Learning and breaking open God’s Word together has long been a treasured practice of the church.  And yet we are increasingly unfamiliar with the bible.  Could braving the Holy book be a part of the reforming future of the church so we are all more equipped and inspired to share God’s love?

Luther experienced the sweet liberation of Christ, and in the church that bears his name I discovered a God that is all loving, making all things — even me — new, each day.  How you experience this God and this liberation is a part of God’s story and it is how the church will continue on in the reforming spirit.  We are liberated and set free before God and we are liberated and set free so that others may experience this promise, too.

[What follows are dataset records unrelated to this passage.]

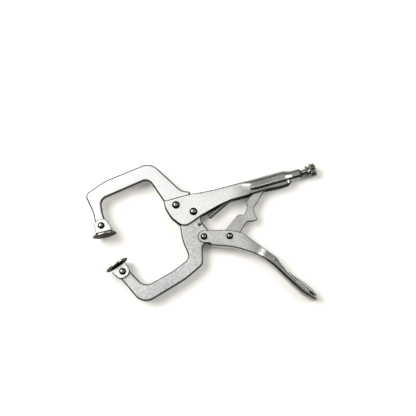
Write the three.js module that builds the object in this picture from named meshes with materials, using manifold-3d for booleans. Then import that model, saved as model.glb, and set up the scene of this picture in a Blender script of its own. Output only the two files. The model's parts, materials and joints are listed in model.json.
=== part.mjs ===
// Locking C-clamp pliers with swivel pads, open, lying flat. Millimetres, +Z up.
//
// The parts are drawn in a working frame: the main pivot is at x = 0, y = 0, the middle plane of the
// tool is z = 0, +X runs along the adjusting screw to the knob, and +Y points to the fixed jaw's back.
// At the end the whole tool is moved so that the origin is under the middle of its bounding box.

import * as THREE from 'three';
import { mergeVertices } from 'three/addons/utils/BufferGeometryUtils.js';
import Module from 'manifold-3d';

const wasm = await Module();
wasm.setup();

// ---------------------------------------------------------------- driving dimensions

const PIVOTS = {
  main: [0, 0],
  jawFixing: [-18.3, 13.6],
  handle: [4.1, -33.0],
  link: [34.1, -40.8],
  linkHead: [99, 11.5],
  releaseLever: [78.4, -83.0],
  fixedPad: [-112.1, 13.7],
  movingPad: [-101.3, -47.3],
};
const SCREW_AXIS_Y = 11.5;

const CLEARANCE = 0.3;
const JAW_THICKNESS = 8;
const JAW_EDGE_RADIUS = 1.6;
const LINK_THICKNESS = 7;
const SHEET = 2.4;
const CHEEK_INSIDE = JAW_THICKNESS / 2 + CLEARANCE;
const CHEEK_OUTSIDE = CHEEK_INSIDE + SHEET;
const BEND_RADIUS = 3.5;
const GRIP_OUTSIDE = 8.4;
const GRIP_DEPTH = 27;

const TUBE_RADIUS = 9;
const TUBE_START_X = 60;
const TUBE_END_X = 118;
const SOCKET_RADIUS = 6.35;
const SOCKET_END_X = 139;

const SCREW_RADIUS = 4;
const SCREW_TIP_X = 107.4;
const KNOB_X = 146.6;
const KNOB_RADIUS = 8.2;

const MAIN_RIVET = { shaft: 3.2, head: 4.75, height: 3.1 };
const SMALL_RIVET = { shaft: 3.0, head: 4.1, height: 2.8 };
const PAD_RIVET = { shaft: 2.6, head: 4.2, height: 2.7 };
const LEVER_PIN = { shaft: 1.5, head: 2.2, height: 0.7 };
const HEAD_GAP = 0.15;
const MAIN_BOSS_RADIUS = 11.4;

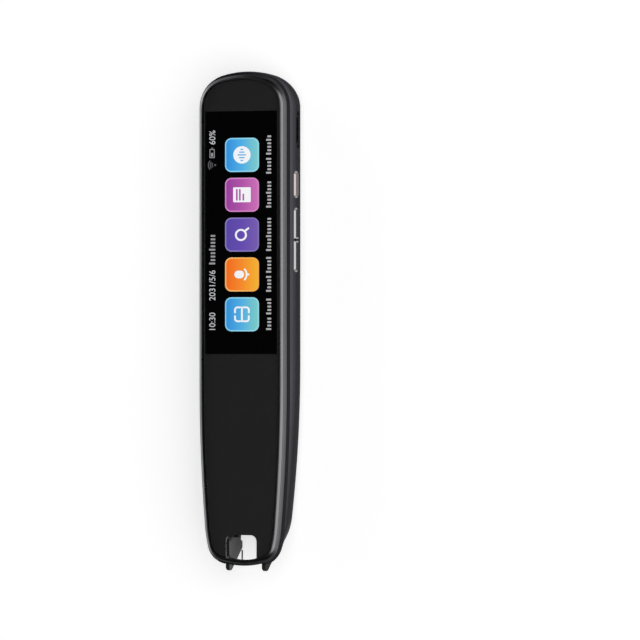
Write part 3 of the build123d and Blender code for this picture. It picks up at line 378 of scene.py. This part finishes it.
# The plain finishes: colour, roughness and grain, and what else sets one apart
seam_black = surface("seam_black", "2c2c2d", 0.5, 0.15 * MM, bump=MOULD_BUMP, Specular_IOR_Level=0.1)
tub_grey = surface("tub_grey", "5a5a5b", 0.55, 0.15 * MM, bump=MOULD_BUMP)
port_metal = surface("port_metal", "3c3c3e", 0.4, 0.1 * MM, Metallic=1.0)
inner_black = surface("inner_black", "121213", 0.5, 0.15 * MM, bump=MOULD_BUMP)
display_black = surface("display_black", "030304", 0.3, 0.1 * MM, Specular_IOR_Level=0.0)
sheet_metal = surface("sheet_metal", "b8babc", 0.35, 0.3 * MM, stretch=(1, 8, 1), Metallic=1.0)
board_green = surface("board_green", "1d4a35", 0.4, 0.6 * MM, change=0.2)
cable_amber = surface("cable_amber", "9a6330", 0.4, 0.5 * MM)
chip_black = surface("chip_black", "1d1d1f", 0.55, 0.1 * MM, bump=MOULD_BUMP)
pouch_foil = surface("pouch_foil", "b9bbc0", 0.35, 1.0 * MM, bump=0.02 * MM, Metallic=0.9)
adhesive_black = surface("adhesive_black", "101011", 0.8, 0.1 * MM)
lamp_resin = surface("lamp_resin", "d8cc8a", 0.3, 0.4 * MM)
guide_grey = surface("guide_grey", "6a6a6c", 0.35, 0.2 * MM)
mesh_cloth = surface("mesh_cloth", "0c0c0c", 0.9, 0.08 * MM, change=0.5, bump=0.02 * MM)
screw_steel = surface("screw_steel", "9a9a9c", 0.3, 0.2 * MM, Metallic=1.0)
magnet_steel = surface("magnet_steel", "8e9094", 0.3, 0.3 * MM, Metallic=1.0)

cover_clear = clear_pane("cover_clear", (0.995, 0.995, 0.995), 0.02)
window_smoke = clear_pane("window_smoke", (0.35, 0.35, 0.36), 0.06)
lens_clear = clear_pane("lens_clear", (0.6, 0.65, 0.85), 0.02)

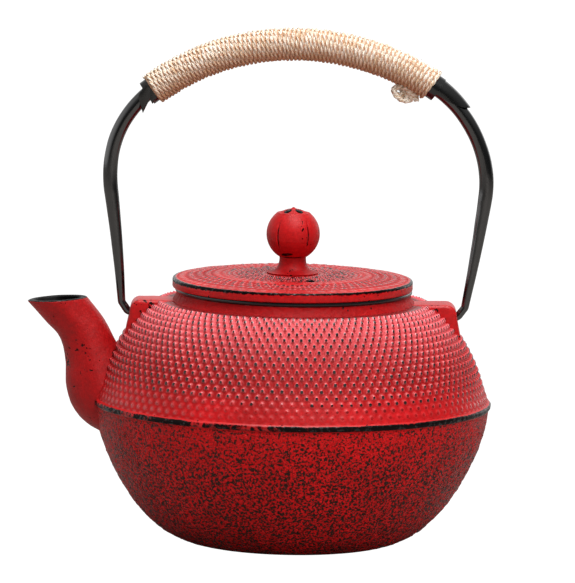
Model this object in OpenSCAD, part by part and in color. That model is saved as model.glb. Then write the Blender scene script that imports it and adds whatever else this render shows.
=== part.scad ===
// Cast iron teapot: hobnail pot with a cast spout, lift-off lid with an openwork
// knob, swinging bail with a bound grip, and a steel strainer basket.
// Millimetres, +Z up. The origin is the centre of the flat base. The spout points
// to -X, the bail swings about an axis along X, and the front of the pot is -Y.

/* [Pot] */
// Radius of the pot at its waist
waist_r = 85; // [84:0.1:86]
// Height of the waist above the base
waist_z = 61; // [60:0.5:62]
// Radius of the flat base
base_r = 38; // [36:0.5:42]
// Height of the shoulder where the collar starts
shoulder_z = 105; // [104.5:0.1:105.5]
// Thickness of the cast wall
wall = 3.2; // [2.8:0.1:3.6]
// Height of the raised band round the waist
band_h = 2.4; // [2:0.1:3]
// How far the band stands out from the pot
band_proud = 0.8; // [0.4:0.1:1.2]

/* [Collar] */
// Outer radius of the collar at its foot
collar_r = 51.6; // [51:0.1:52]
// Height of the collar's top, where the lid rests
collar_top_z = 110.4; // [110:0.1:110.8]
// Radius of the recess that takes the lid's skirt
recess_r = 46.8; // [46.6:0.1:47.2]
// Radius of the mouth below the strainer's ledge
mouth_r = 43.5; // [43:0.1:44]
// Height of the ledge that carries the strainer
ledge_z = 104.5; // [104:0.1:105]

/* [Lid] */
// Outer radius of the lid
lid_r = 51.8; // [51.4:0.1:52.2]
// Height of the lid's straight edge
lid_edge_h = 4; // [3.6:0.1:4.4]
// Rise of the lid from its edge to the knob
lid_rise = 2.4; // [2:0.1:2.6]
// Thickness of the lid's plate
lid_plate_t = 3.4; // [3:0.1:3.6]
// Diameter of the vent that lets air in while tea is poured
vent_d = 4; // [3.6:0.1:4.4]
// Distance of the vent from the middle of the lid
vent_at = 24.5; // [24:0.5:25]

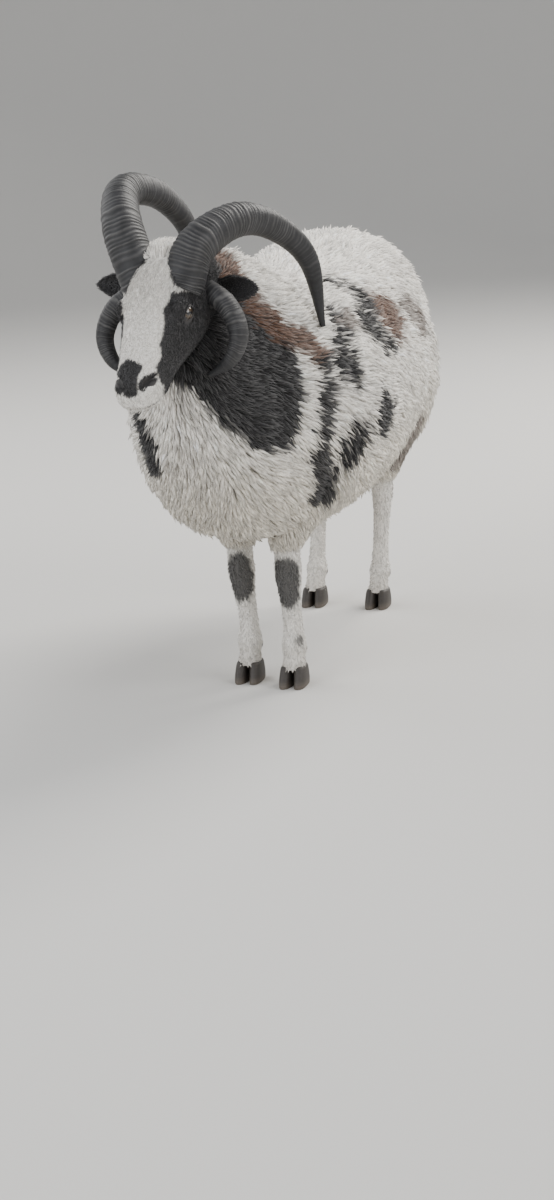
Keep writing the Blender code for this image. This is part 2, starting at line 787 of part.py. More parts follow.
def lies_inside(tree, point):
    """Whether a point is inside a closed surface."""
    place, normal, _, _ = tree.find_nearest(point)
    return (point - place).dot(normal) < 0.0


def candidates(sections, squareness, back, draw, count):
    """Random points of a loft's outline where a clump may grow, each with its lie and scale."""
    found = []
    for _ in range(count):
        position = draw.uniform(0.0, 0.985)
        angle = draw.uniform(0.0, 360.0)
        section = section_at(sections, position)
        point = section_point(section, angle, squareness)
        beside = section_point(section, angle + 2.0, squareness) - point
        ahead = section_point(section_at(sections, position + 0.015), angle, squareness) - point
        out = ahead.cross(beside).normalized()
        if out.dot(point - section.at) < 0.0:
            out.negate()
        lie = Vector((0.0, back, -1.0 + 0.4 * back))
        lie = (lie - out * lie.dot(out)).normalized()
        lie.rotate(Matrix.Rotation(math.radians(draw.uniform(-LIE_SPREAD, LIE_SPREAD)), 3, out))
        scale = math.sqrt(max(section.coat, 0.0) / COAT_DEPTH)
        found.append(Root(point, out, lie, scale))
    return found


def spread_evenly(roots, count):
    """Picks roots that lie far from one another, closer together where the coat is short."""
    chosen = [roots[0]]
    distance = [math.inf] * len(roots)
    while len(chosen) < count:
        last = chosen[-1]
        for k, root in enumerate(roots):
            apart = (root.point - last.point).length / (0.5 * (root.scale + last.scale))
            distance[k] = min(distance[k], apart)
        chosen.append(roots[max(range(len(roots)), key=distance.__getitem__)])
    return chosen


def make_clump(root, draw, collection):
    """A rounded clump of wool that lies along the coat, its highest point at the tips' outline."""
    half = Vector((CLUMP_WIDTH, CLUMP_THICKNESS, CLUMP_LENGTH)) * 0.5 * root.scale * draw.uniform(0.92, 1.10)
    lift = math.tan(math.radians(CLUMP_TILT))
    bm = bmesh.new()
    bmesh.ops.create_uvsphere(bm, u_segments=6, v_segments=4, radius=1.0)
    for vert in bm.verts:
        narrow = 1.0 - CLUMP_TAPER * vert.co.z
        along = vert.co.z * half.z
        vert.co = Vector((vert.co.x * half.x * narrow, vert.co.y * half.y * narrow + along * lift, along))
    height = max(vert.co.y for vert in bm.verts) + draw.uniform(0.0, 0.003)
    across = root.out.cross(root.lie)
    frame = Matrix((across, root.out, root.lie)).transposed().to_4x4()
    bm.transform(Matrix.Translation(root.point - root.out * height) @ frame)
    return object_from(bm, "clump", collection)


def keep_within(clump, tree, depth):
    """Moves a clump's points that stick out of a closed surface to a little inside it."""
    for vert in clump.data.vertices:
        place, normal, _, _ = tree.find_nearest(vert.co)
        if (vert.co - place).dot(normal) > -depth:
            vert.co = place - normal * depth


def make_trunk(collection):
    """Torso and neck as one solid: a core under the coat, with clumps rooted in it all over."""
    draw = random.Random(CLUMP_SEED)
    forms = [(trunk_sections(), 2.2, 1.0, 2600)] + [(limb, 2.1, 0.35, 700) for limb in limb_sections()]
    roots = []
    cores = []
    outlines = [loft("outline", form[0], 30, 24, collection, form[1]) for form in forms]
    outlines.append(head_hollow(collection))
    trees = [surface_tree(outline) for outline in outlines]
    for index, (sections, squareness, back, count) in enumerate(forms):
        others = trees[:index] + trees[index + 1 :]
        for root in candidates(sections, squareness, back, draw, count):
            if not any(lies_inside(tree, root.point) for tree in others):
                roots.append(root)
        steps = 18 if index == 0 else 6
        sides = 14 if index == 0 else 8
        cores.append(loft("core", core_of(sections), steps, sides, collection, squareness))
    for outline in outlines:
        bpy.data.objects.remove(outline, do_unlink=True)
    clumps = [make_clump(root, draw, collection) for root in spread_evenly(roots, TRUNK_CLUMPS)]
    return apply_boolean(cores[0], "UNION", cores[1:] + clumps, FLEECE_SOLVER)


def part_trunk(trunk, collection):
    """Cuts the trunk at the slanted plane into torso and neck, a thin gap apart."""
    neck = trunk.copy()
    neck.data = trunk.data.copy()
    collection.objects.link(neck)
    normal = neck_cut_normal()
    behind = half_space(NECK_CUT_POINT + normal * 0.5 * GAP, -normal, collection)
    before = half_space(NECK_CUT_POINT - normal * 0.5 * GAP, normal, collection)
    apply_boolean(neck, "DIFFERENCE", [behind])
    apply_boolean(trunk, "DIFFERENCE", [before])
    neck.name = "neck"
    trunk.name = "torso"
    return trunk, neck


def tail_outline(collection):
    """The tail's form out to its tips, which its socket in the torso follows."""
    return loft("tail_outline", tail_sections(), 12, 12, collection, 2.0)


def make_tail(collection):
    """The woolly tail: a core with clumps that stay within its outline."""
    draw = random.Random(CLUMP_SEED + 1)
    outline = tail_outline(collection)
    tree = surface_tree(outline)
    bpy.data.objects.remove(outline, do_unlink=True)
    roots = [root for root in candidates(tail_sections(), 2.0, 0.0, draw, 600) if root.scale > 0.4]
    clumps = [make_clump(root, draw, collection) for root in spread_evenly(roots, TAIL_CLUMPS)]
    for clump in clumps:
        keep_within(clump, tree, GAP)
    tail = loft("tail", core_of(tail_sections()), 12, 12, collection, 2.0)
    return apply_boolean(tail, "UNION", clumps, FLEECE_SOLVER)


def make_scrotum(collection):
    sections = [
        upright(0.0, 0.188, 0.330, 0.026, 0.026, 0.026),
        upright(0.0, 0.192, 0.296, 0.034, 0.032, 0.032),
        upright(0.0, 0.194, 0.262, 0.040, 0.036, 0.036),
        upright(0.0, 0.194, 0.232, 0.034, 0.032, 0.032),
        upright(0.0, 0.194, 0.214, 0.014, 0.014, 0.014),
    ]
    return loft("scrotum", sections, 8, 10, collection, 2.0)


def neck_cut_normal():
    """Points forwards and up from the torso into the neck."""
    lean = math.radians(NECK_CUT_LEAN)
    return Vector((0.0, -math.cos(lean), math.sin(lean)))


def recentre(collection):
    """Moves the whole ram so that its box stands on the origin."""
    low = Vector((math.inf,) * 3)
    high = Vector((-math.inf,) * 3)
    for item in collection.objects:
        for vert in item.data.vertices:
            low = Vector(map(min, low, vert.co))
            high = Vector(map(max, high, vert.co))
    shift = Matrix.Translation((-0.5 * (low.x + high.x), -0.5 * (low.y + high.y), -low.z))
    for item in collection.objects:
        item.data.transform(shift)


def dress(collection, materials):
    """Gives each object its material and smooth shading."""
    slots = {
        "torso": "white fleece",
        "neck": "white fleece",
        "tail": "white fleece",
        "head": "face hair",
        "ear": "face hair",
        "leg": "leg hair",
        "horn": "horn",
        "hoof": "hoof",
        "eye": "eye",
        "scrotum": "bare skin",
    }
    for item in collection.objects:
        item.data.materials.clear()
        item.data.materials.append(materials[slots[item.name.split("_")[0]]])
        item.data.shade_smooth()
        item.data.set_sharp_from_angle(angle=math.radians(50.0))


def main():
    clear_scene()
    ram = new_collection("jacob_ram")
    materials = {name: make_material(name) for name in COLOURS}
    head = make_head(ram)
    to_head(head)
    torso, neck = part_trunk(make_trunk(ram), ram)
    growths = []
    for side, name in ((1, "left"), (-1, "right")):
        to_head(make_eye(side, name, ram))
        upper = to_head(make_upper_horn(f"horn_upper_{name}", name, ram))
        lower = to_head(make_lower_horn(f"horn_lower_{name}", side, ram))
        ear = to_head(make_ear(name, ram))
        cut_clear(lower, [upper], ram)
        cut_clear(ear, [upper, lower], ram)
        growths += [upper, lower, ear]
    for growth in growths:
        apply_boolean(growth, "DIFFERENCE", [head_hollow(ram)])
    apply_boolean(neck, "DIFFERENCE", [head_hollow(ram)])
    cut_clear(neck, growths, ram)
    cut_clear(torso, [make_leg(corner, ram) for corner in FOOT] + [make_scrotum(ram)], ram)
    socket = tail_outline(ram)
    cut_clear(torso, [socket], ram)
    bpy.data.objects.remove(socket, do_unlink=True)
    make_tail(ram)
    for corner in FOOT:
        make_hoof(corner, ram)
    recentre(ram)
    dress(ram, materials)


main()
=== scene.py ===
"""The looks of a standing four-horned piebald ram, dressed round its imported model.

The ram is worked out in its maker's own frame, where it faces -Y and stands on Z = 0 with its left
side at +X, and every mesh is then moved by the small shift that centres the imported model.
"""

from __future__ import annotations

import logging
import math
from dataclasses import dataclass, fields
from enum import Enum
from typing import Iterable, Sequence

import bmesh
import bpy
import numpy as np
from mathutils import Matrix, Vector
from mathutils.bvhtree import BVHTree
from mathutils.kdtree import KDTree

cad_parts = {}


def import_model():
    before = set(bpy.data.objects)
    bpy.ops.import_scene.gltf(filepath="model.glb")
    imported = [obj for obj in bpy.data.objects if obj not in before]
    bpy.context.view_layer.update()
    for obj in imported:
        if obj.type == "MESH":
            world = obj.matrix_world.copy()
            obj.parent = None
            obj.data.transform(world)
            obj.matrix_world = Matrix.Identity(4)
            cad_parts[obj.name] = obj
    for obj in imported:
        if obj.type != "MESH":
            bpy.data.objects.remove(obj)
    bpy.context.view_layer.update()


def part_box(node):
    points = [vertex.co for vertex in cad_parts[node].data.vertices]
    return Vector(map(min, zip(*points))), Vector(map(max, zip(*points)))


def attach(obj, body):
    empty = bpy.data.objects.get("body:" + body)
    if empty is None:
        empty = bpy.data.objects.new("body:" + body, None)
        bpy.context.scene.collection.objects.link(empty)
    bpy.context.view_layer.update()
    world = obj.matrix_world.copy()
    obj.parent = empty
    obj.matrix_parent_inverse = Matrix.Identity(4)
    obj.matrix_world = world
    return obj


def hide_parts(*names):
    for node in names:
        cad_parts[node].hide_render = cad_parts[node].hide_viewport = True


LOG = logging.getLogger("ram")

Array = np.ndarray
Piece = bpy.types.Object
Triple = tuple[float, float, float]
Sections = list[tuple[float, ...]]

HEAD_POINT = (-0.030, -0.556, 0.706)
HEAD_TURN = -5.0
EYE_PLACE = (0.0465, -0.060, -0.032)
EYE_RADIUS = 0.0135
FACE_TOP = (0.0, -0.045, 0.047)
FACE_SLOPE = 53.5
FACE_LENGTH = 0.232
FACE_DOWN = (0.0, -math.cos(math.radians(FACE_SLOPE)), -math.sin(math.radians(FACE_SLOPE)))
FACE_INTO = (0.0, math.sin(math.radians(FACE_SLOPE)), -math.cos(math.radians(FACE_SLOPE)))
COAT_DEPTH = 0.024
TAIL_COAT_DEPTH = 0.011
HOOF_HEIGHT = 0.034
FOOT = {
    "front_left": (0.056, -0.292),
    "front_right": (-0.030, -0.268),
    "hind_left": (0.074, 0.258),
    "hind_right": (-0.056, 0.268),
}
FRONT_LEG_SPLAY = {"front_left": 0.0, "front_right": -0.007}
COLOUR_NAME = "coat_colour"
BAKE_MAP = "OFBake"
PATCH_SIZE = 0.003
MAP_STRIPS = 6.0


class Side(Enum):
    """The ram's two sides, as the sign of X."""

    LEFT = 1
    RIGHT = -1

    @property
    def word(self) -> str:
        """The side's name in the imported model's node names."""
        return self.name.lower()


def smooth_read(table: Array, place: Array) -> Array:
    """Reads rows of a table along a smooth curve.

    Args:
        table: Rows of values at even steps.
        place: Where to read, from 0 to 1.

    Returns:
        One row for each place.
    """
    last = len(table) - 1
    scaled = np.clip(place, 0.0, 1.0) * last
    index = np.minimum(scaled.astype(int), last - 1)
    t = (scaled - index)[:, None]
    padded = np.vstack([2 * table[0] - table[1], table, 2 * table[-1] - table[-2]])
    before, here, there, after = (padded[index + k] for k in range(4))
    slope_here = 0.5 * (there - before)
    slope_there = 0.5 * (after - here)
    return (
        here * (2 * t**3 - 3 * t**2 + 1)
        + slope_here * (t**3 - 2 * t**2 + t)
        + there * (-2 * t**3 + 3 * t**2)
        + slope_there * (t**3 - t**2)
    )


def smooth_step(low: float, high: float, value: Array) -> Array:
    """Rises smoothly from 0 to 1 as a value goes from low to high."""
    t = np.clip((value - low) / (high - low), 0.0, 1.0)
    return t * t * (3.0 - 2.0 * t)


def unit(vectors: Array) -> Array:
    """Scales each row to length one."""
    return vectors / np.maximum(np.linalg.norm(vectors, axis=-1, keepdims=True), 1e-12)


def waves(points: Array, size: float, seed: int) -> Array:
    """A soft random field made of a few crossing waves.

    Args:
        points: Places in metres.
        size: About how far apart the field's bumps are.
        seed: Which field.

    Returns:
        Values of about -1 to 1.
    """
    draw = np.random.default_rng(seed)
    total = np.zeros(len(points))
    for _ in range(7):
        direction = unit(draw.normal(size=3)) * (2.0 * math.pi / size) * draw.uniform(0.6, 1.7)
        total += np.sin(points @ direction + draw.uniform(0.0, 6.28))
    return total / 3.2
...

I think one of the truest tenets of Luther’s struggle and the church that bears his name, is that because of the ever reforming Spirit of the church we are comfortable naming our imperfections! We know there is work we are still called to and that invitation extends, not from Martin Luther to us, but from God’s own Word to our own being so that all may know God’s love.  That is what it means to be a Lutheran 500 years in the making.

“This life therefore is not righteousness, but growth in righteousness, not health, but healing, not being but becoming, not rest but exercise. We are not yet what we shall be, but we are growing toward it, the process is not yet finished, but it is going on, this is not the end, but it is the road. All does not yet gleam in glory, but all is being purified.” Martin Luther

We are not yet what we shall be, but we are growing towards it.  

By the grace of God, may it be so.  Amen.